Anak Gunung Baru Jari - Photo Google |
Kemudian pada tanggal 3 November 2015, gunung baru kembali meluahkan asap ke langit disertai muntahan debu halus abu vulkanik.
Seperti diberitakan berbagai media, ketinggian asap bahkan mencapai ribuan meter ke atas (3500 meter), lalu tertiup angin kencang ke arah barat yang mencapai Banyuwangi.
Dampak langsung dari asap letusan ini telah membuat 3 kecamatan di sekitarnya terkena abu, sehingga dengan kejadian ini, BPBD NTB menetapkan status waspada, "Kalau status masih tetap waspada belum ada peningkatan," demikian dikatakan Kepala BPBD NTB H Azhar di Mataram, Selasa, (03/11/2015) seperti dimuat CNN Indonesia.
Disamping itu abu vulkanik juga mengganggu aktivitas penerbangan di beberapa bandara seperti bandara Internasional Lombok (BIL), Bandara Selaparang, Bandara Ngurah Rai, Bandara di Banyuwangi, Jember, Juanda dll yang menyebabkan lebih dari 500 penundaan penerbangan.
Teringat beberapa referensi yang pernah saya baca mengenai kengerian saat Gunung Samalas meletus sekitar tahun 1257 M dimana letusan ini bahkan disinyalir sebagai bencana yang bertanggung jawab terhadap kematian dan derita kelaparan besar warga Eropa.
Seperti dimuat dalam http://ensiklo.com/, bahwa sebagaimana tertuang dalam Proceedings of the National Academy of Sciences, letusan gunung Samalas masuk dalam kategori “ledakan termega” dimana besarnya
letusan gunung Samalas ini 8 kali lebih dahsyat dibanding Krakatau dan 2
kali lebih besar ketimbang letusan gunung Tambora. Bisa dibayangkan
kehebatannya?
Tidak mengherankan sekiranya perubahan
iklim juga terjadi secara signifikan. Lantaran -sebagaimana pemaparan
dalam beberapa teks zaman Pertengahan- ada yang menerangkan bahwa pada
musim panas tahun 1258, cuaca justru malah menjadi dingin sepanjang
tahun. Hujan juga tak kunjung reda dan mengakibatkan banjir. Bukan
tidak mungkin debu letusan Samalas mencapai dua kutub es dunia.

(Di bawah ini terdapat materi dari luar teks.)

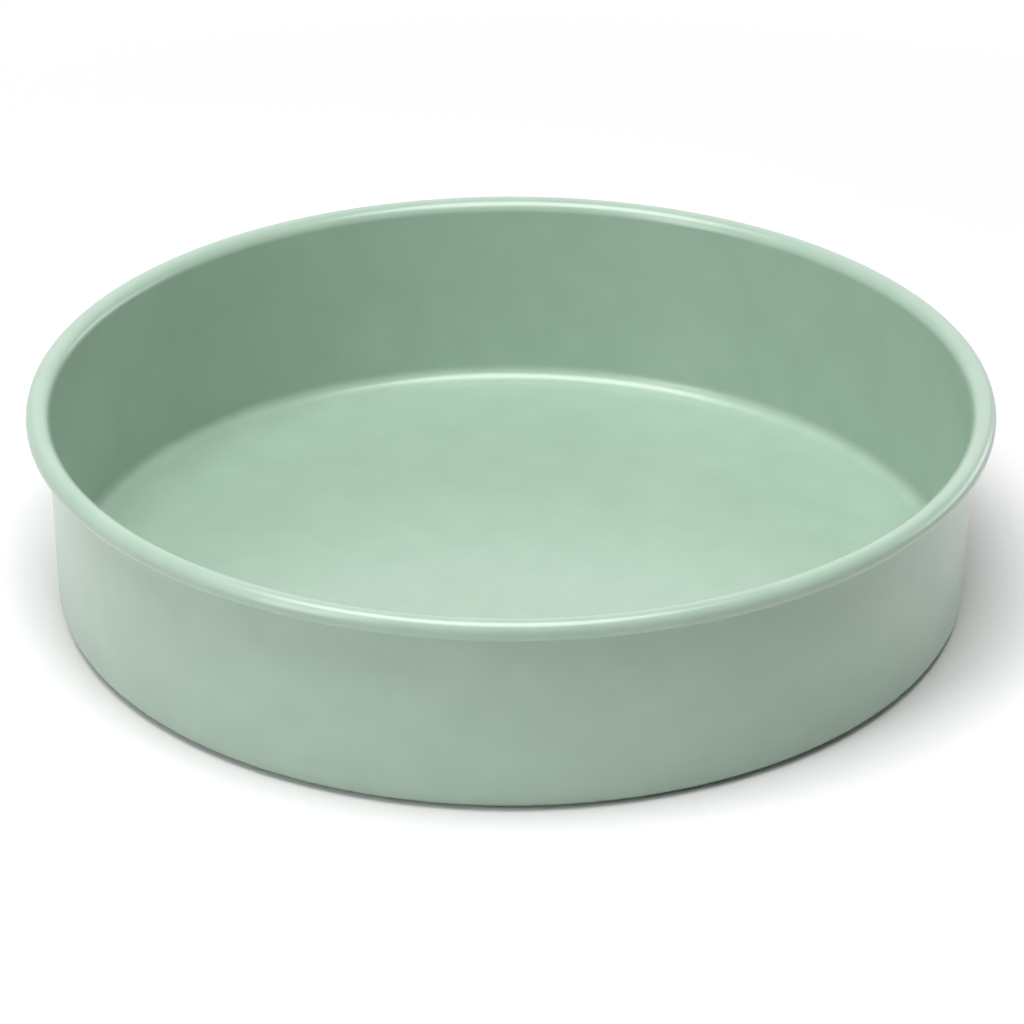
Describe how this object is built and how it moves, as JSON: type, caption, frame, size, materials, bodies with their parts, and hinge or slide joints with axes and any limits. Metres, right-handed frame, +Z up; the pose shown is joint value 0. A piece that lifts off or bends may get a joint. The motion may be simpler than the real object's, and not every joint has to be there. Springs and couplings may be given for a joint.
{
  "type": "round cake tin",
  "caption": "Round cake tin: flat fixed base, nearly upright wall, small rounded corner and a rounded rim rolled outwards over a wire hoop.",
  "frame": {"origin": "centre of the underside of the base, on the surface that the tin stands on", "axes": "+Z up along the tin's axis, out of its mouth; the tin is round, so X and Y may point any way"},
  "size_m": [0.2406, 0.2406, 0.0532],
  "materials": {
    "coated_steel": "sage-green non-stick coating, satin, faintly mottled, the same inside and out",
    "bare_wire": "drawn steel wire, bare, hidden inside the rolled rim"
  },
  "bodies": {
    "root": {"tin_shell": "coated_steel", "rim_wire": "bare_wire"}
  },
  "joints": []
}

Kalau memperhatikan photo Gunung Rinjani yang ada di atas yang saya ambil dari google, terlihat Anak Gunung Baru Jari ini hanya sebuah titik kecil, dimana menurut saya sendiri terlihat seperti sumbu dari gunung Rinjani yang sebenarnya.
Jika sekarang anak gunung baru jari ini / Sumbu Gunung Rinjani sedang batuk-batuk, apakah itu tidak menyembunyikan sesuatu yang lebih besar?
Dengan menyebut sumbu ini "anak gunung" seolah membuat konotasi hanya sebuah gunung kecil yang tidak perlu ditakutkan.
Kita semua tidak ada yang menginginkan bencana, tetapi mengantisipasi adalah lebih baik daripada tidak sama sekali.
Mudahan tidak akan terjadi lagi letusan samalas yang membuat dunia gelap dan dingin sepanjang tahun sehingga menyebabkan banjir, kelaparan dan penyakit.
Mudahan Anak Gunung Baru Jari tak akan membangkitkan induknya yang sedang tidur nyenyak.